By stroke of good fortune, one of my brothers lives outside of Anderson, South Carolina. His home was nearly in the center of the solar eclipse path, so I traveled from Louisiana with our family telescope to observe the eclipse with he, his wife, sons and friends. We enjoyed nearly perfectly clear skies for most of the event, though others - even family residing just a dozen miles away - suffered overcast skies totally obscuring totality.
The telescope is the classic orange Celestron C8 Schmidt-Cassgrain scope acquired by our family in the 1970s. To that I added an EclipSmart solar filter by Celestron. This is a mylar film type of filter mounted in a plastic ring that snaps onto modern Celestron scopes. Our older scope lacked the snap option, so we secured it with painter’s tape. The camera was a somewhat dated Minolta 35mm DSLR for which I had purchased a T-ring. We tried various attachment methods with the various fittings and even a telecompressor. Eventually we found the setup which filled the camera’s frame properly.
My brother lives in Belton, outside of Anderson, SC in a large-lot suburban subdivision. Not too many trees remained in the subdivision following development, so his back yard offered an unobstructed view of the sky. We were very close to being on the center of the eclipse path as evident on the map below.
A day earlier I drove up to visit my alma mater Clemson University. Previous research informed me that Clemson was planning a big eclipse party so I went to check it out. They were just setting things up as most visitors wouldn’t arrive for another day. A week earlier I had considered coming to campus for this event, but then realized I would have difficulty finding space, electricity, adult beverages and a bathroom. We concluded it is just easier and more comfortable to stay at the house. Still, it was fun to walk around the campus from which I graduated in the 1989 Centennial Class, taking note of all the new buildings and improvements.
With the understanding that we were low-budget hobbyists mostly in it for the fun, we did manage to capture a series of photos. They won’t make you drool like the pro shots showing the sun’s delicate corona during totality, but we had fun and learned a little. We certainly saw a lot more than those simply looking through “eclipse glasses”.

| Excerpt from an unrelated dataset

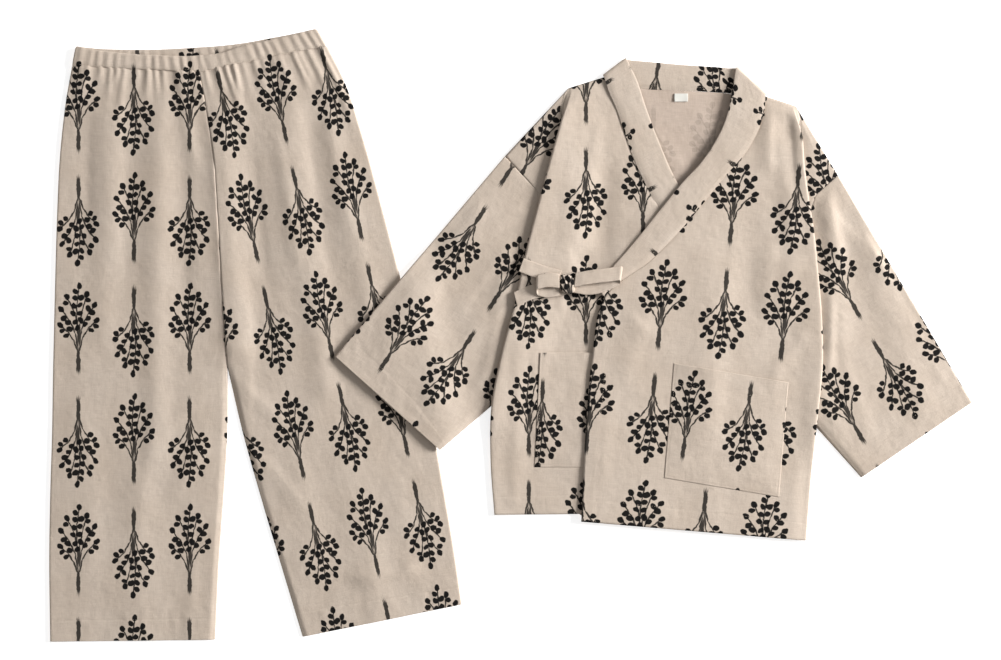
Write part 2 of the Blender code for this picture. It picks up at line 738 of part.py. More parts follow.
def pocket(name, size, side, material, collection):
    """A patch pocket, made from the front's own surface moved out by the wall and a gap."""
    top = Vector((size.to_x - size.x, size.to_down - size.down))
    grid = []
    for j in range(POCKET_STEPS + 1):
        drop = size.depth * j / POCKET_STEPS
        row = []
        for i in range(POCKET_STEPS + 1):
            place = Vector((size.x, size.down)) + top * (i / POCKET_STEPS)
            place += Vector((size.lean * j / POCKET_STEPS, drop))
            x, down = place
            at = nearest_row(side.rows, down)
            outer = front_edges(side.rows, at)[1]
            fold = Fold(*line_at(side.folds, at))
            inside = (Vector(outer) - place).length
            height = front_height(fold, x, down, inside)
            row.append((x, down, height + HALF + SEAM_GAP + POCKET_CLEARANCE + POCKET_WALL / 2))
        grid.append(row)
    return sheet(name, grid, JACKET_AT, POCKET_WALL, material, collection)


def loop_route(strands):
    """The route of a loop: out along the lower strand, round its end and back along the upper one."""
    lower, upper = strands
    start, stop = Vector(lower[-1]), Vector(upper[-1])
    outward = (start.xy - Vector(lower[0][:2])).normalized()
    radius = abs(stop.z - start.z) / 2
    route = list(lower)
    for k in range(1, LOOP_END_STEPS):
        angle = math.pi * k / LOOP_END_STEPS
        x, down = start.xy.lerp(stop.xy, k / LOOP_END_STEPS) + outward * radius * math.sin(angle)
        route.append((x, down, (start.z + stop.z) / 2 - radius * math.cos(angle)))
    return route + list(reversed(upper))


def ribbon(name, route, lean, material, collection):
    """A tie: a flat strip along its route, its width across the cloth."""
    across = Vector((math.sin(math.radians(lean)), math.cos(math.radians(lean)))) * TIE_WIDTH / 2
    grid = []
    for bend in route:
        x, down, height = bend
        grid.append([(x - across.x, down - across.y, height), (x + across.x, down + across.y, height)])
    return sheet(name, grid, JACKET_AT, TIE_WALL, material, collection)


def tie_knot(material, collection):
    """The knot: a box drawn soft, between the loops and the tails."""
    bm = bmesh.new()
    bmesh.ops.create_cube(bm, size=1)
    size = Vector(KNOT_SIZE)
    for vert in bm.verts:
        vert.co = Vector(a * b for a, b in zip(vert.co, size)) * MM
    mesh = bpy.data.meshes.new("tie_knot")
    bm.to_mesh(mesh)
    bm.free()
    obj = link("tie_knot", mesh, material, collection)
    obj.location = Vector((JACKET_AT.x + KNOT.x, JACKET_AT.y - KNOT.down, KNOT.height)) * MM
    bevel = obj.modifiers.new("Soft edges", "BEVEL")
    bevel.width = KNOT_ROUND * MM
    bevel.segments = 3
    return obj


def size_label(material, collection):
    """The plain label at the back neck, on the inside of the back."""
    bm = bmesh.new()
    bmesh.ops.create_cube(bm, size=1)
    for vert in bm.verts:
        vert.co = Vector(a * b for a, b in zip(vert.co, LABEL_SIZE)) * MM
    mesh = bpy.data.meshes.new("size_label")
    bm.to_mesh(mesh)
    bm.free()
    obj = link("size_label", mesh, material, collection)
    height = WALL + SEAM_GAP + LABEL_SIZE[2] / 2
    obj.location = Vector((JACKET_AT.x + LABEL_AT.x, JACKET_AT.y - LABEL_AT.down, height)) * MM
    return obj


def main():
    for obj in list(bpy.data.objects):
        bpy.data.objects.remove(obj)
    collection = bpy.data.collections.new("kimono_pajama_set")
    bpy.context.scene.collection.children.link(collection)
    cotton = cloth_material("printed_cotton", (0.58, 0.47, 0.38), 0.9)
    tape = cloth_material("label_tape", (0.9, 0.89, 0.86), 0.6)

    leg("trouser_right_leg", RIGHT_LEG, cotton, collection)
    leg("trouser_left_leg", LEFT_LEG, cotton, collection)
    waist_casing(cotton, collection)

    right = Side(RIGHT_FRONT, RIGHT_FOLD, RIGHT_FRONT_ROWS, RIGHT_ARMHOLE_FRONT, RIGHT_ARMHOLE_BACK_ROWS)
    left = Side(LEFT_FRONT, LEFT_FOLD, LEFT_FRONT_ROWS, LEFT_ARMHOLE_FRONT, LEFT_ARMHOLE_BACK_ROWS)
    jacket_back(right, left, cotton, collection)
    front("jacket_right_front", right, cotton, collection)
    front("jacket_left_front", left, cotton, collection)
    sleeve("right_sleeve", right, RIGHT_CUFF, RIGHT_SLEEVE_RIDGES, leg_lift, cotton, collection)
    sleeve("left_sleeve", left, LEFT_CUFF, LEFT_SLEEVE_RIDGES, no_lift, cotton, collection)
    neckband(cotton, collection)
    pocket("right_pocket", RIGHT_POCKET, right, cotton, collection)
    pocket("left_pocket", LEFT_POCKET, left, cotton, collection)

    ribbon("tie_right_loop", loop_route(RIGHT_LOOP), -TIE_LEAN, cotton, collection)
    ribbon("tie_left_loop", loop_route(LEFT_LOOP), 0, cotton, collection)
    ribbon("tie_upper_tail", UPPER_TAIL, UPPER_TAIL_LEAN, cotton, collection)
    ribbon("tie_lower_tail", LOWER_TAIL, LOWER_TAIL_LEAN, cotton, collection)
    ribbon("tie_band_end", BAND_TIE, -TIE_LEAN, cotton, collection)
    tie_knot(cotton, collection)
    size_label(tape, collection)


main()
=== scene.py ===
"""The looks of a child's kimono pajama set of printed cotton, laid out flat and seen from above.

The set is a wrap jacket, tied at the wearer's right side, and elastic-waist trousers. Each cut piece
of cloth is a class that works its folds out from named sizes. Sizes are in millimetres and become
metres where a mesh is placed. A garment has its own plan: x runs to the viewer's right and down runs
towards the hem. "Right" and "left" are the wearer's, so the right side is at the viewer's left.
"""

import logging
import math
from dataclasses import dataclass
from enum import Enum
from typing import Optional, Sequence

import bpy
import numpy as np
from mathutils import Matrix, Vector


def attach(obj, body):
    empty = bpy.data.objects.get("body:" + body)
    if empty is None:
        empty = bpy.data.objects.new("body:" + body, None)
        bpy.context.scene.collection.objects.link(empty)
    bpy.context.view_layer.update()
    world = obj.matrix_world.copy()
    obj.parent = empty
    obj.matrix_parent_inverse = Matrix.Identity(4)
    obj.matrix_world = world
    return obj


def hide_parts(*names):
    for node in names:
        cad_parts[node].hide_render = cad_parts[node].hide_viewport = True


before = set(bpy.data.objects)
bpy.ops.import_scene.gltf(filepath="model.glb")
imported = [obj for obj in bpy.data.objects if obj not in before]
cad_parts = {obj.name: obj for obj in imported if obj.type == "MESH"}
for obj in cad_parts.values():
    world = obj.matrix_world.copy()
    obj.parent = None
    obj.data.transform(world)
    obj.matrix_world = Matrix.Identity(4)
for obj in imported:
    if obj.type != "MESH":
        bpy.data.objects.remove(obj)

LOG = logging.getLogger("pajama_set")
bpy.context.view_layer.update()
MM = 0.001

Array = np.ndarray
Points = Sequence[tuple[float, ...]]


class Slot(Enum):
    """The record's material slots."""

    COTTON = "printed_cotton"
    TAPE = "label_tape"


class Layer(Enum):
    """Which material slot of a sheet a face uses."""

    RIGHT_SIDE = 0
    WRONG_SIDE = 1


# Heights of the middle of the cloth above the surface that the set lies on
WALL = 0.8
HALF = WALL / 2
FLOOR_LEVEL = HALF
SEAM_LEVEL = 2.2
TROUSER_FRONT_LEVEL = 3.2
SLEEVE_FRONT_LEVEL = 3.0

# The sewing thread
STITCH_PITCH = 3.0
STITCH_LENGTH = 2.2
THREAD_RADIUS = 0.11
THREAD_SIDES = 4


def ease(value: Array | float) -> Array | float:
    """Returns 0 to 1 for a value of 0 to 1, with no slope at either end."""
    t = np.clip(value, 0.0, 1.0)
    return t * t * (3 - 2 * t)


def groove(distance: Array | float, width: float) -> Array | float:
    """Returns 1 on a seam's line and 0 away from it."""
    return np.exp(-((distance / width) ** 2))


def rounded(value: Array, power: float) -> Array:
    """Returns a sine or cosine pushed out towards 1 and -1, for a section with full edges."""
    return np.sign(value) * np.abs(value) ** power


def nearest(values: Array, target: float) -> int:
    """Returns the number of the value that is closest to the target."""
    return int(np.abs(values - target).argmin())


def running_length(line: Array) -> Array:
    """Returns how far along a line each of its places lies."""
    return np.concatenate([[0], np.cumsum(np.linalg.norm(np.diff(line, axis=0), axis=1))])


def ways_across(start: Array, stop: Array) -> tuple[Array, Array]:
    """Works out the way across a piece at each row.

    Args:
        start: the rows' first places.
        stop: their last ones.

    Returns:
        The ways, each one unit long, with an axis for the columns, and how far it is across.
    """
    way = stop - start
    length = np.linalg.norm(way, axis=1)[:, None]
    return way[:, None] / length[..., None], length


def turn_angles(steps: int) -> Array:
    """Returns the angles inside a half turn that is made in so many steps."""
    return np.linspace(0, math.pi, steps + 1)[1:-1]


def hem_step(from_edge: Array, depth: float, rise: float, dip: float) -> Array:
    """Returns how high a hem's doubled cloth stands, with a dip along the line where it is sewn."""
    return rise * ease((depth - from_edge) / 1.5) - dip * groove(from_edge - depth, 1.0)


def pick(obj: bpy.types.Object) -> None:
    """Selects one object alone and makes it the active one.

    Args:
        obj: the object.
    """
    bpy.ops.object.select_all(action="DESELECT")
    bpy.context.view_layer.objects.active = obj
    obj.select_set(True)


def lay_print(mesh: bpy.types.Mesh, uv: Array) -> None:
    """Gives a mesh the print's coordinates.

    Args:
        mesh: the mesh.
        uv: the coordinates of each vertex, in metres.
    """
    layer = mesh.uv_layers.new(name="print")
    corners = np.empty(len(mesh.loops), np.int32)
    mesh.loops.foreach_get("vertex_index", corners)
    layer.data.foreach_set("uv", uv[corners].astype(np.float32).ravel())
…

GALLERY: 2017 Total Solar Eclipse - Belton, SC
As much fun as I was having in South Carolina, I was disappointed that I couldn’t bring my family along for the trip. My sons had just returned to school for the fall semester and couldn’t afford two unexcused absences. My heart warmed when I saw photos from back home. My wife grabbed my sons out of school on eclipse day and took them to my workplace, where my high-schooler Sanders set up his telescope with solar filter. This allowed everyone at the office to view the partial eclipse from Baton Rouge. As you can see in the photos, there were a few hams at the office and they had a good time. They didn’t attempt to photograph the eclipse itself.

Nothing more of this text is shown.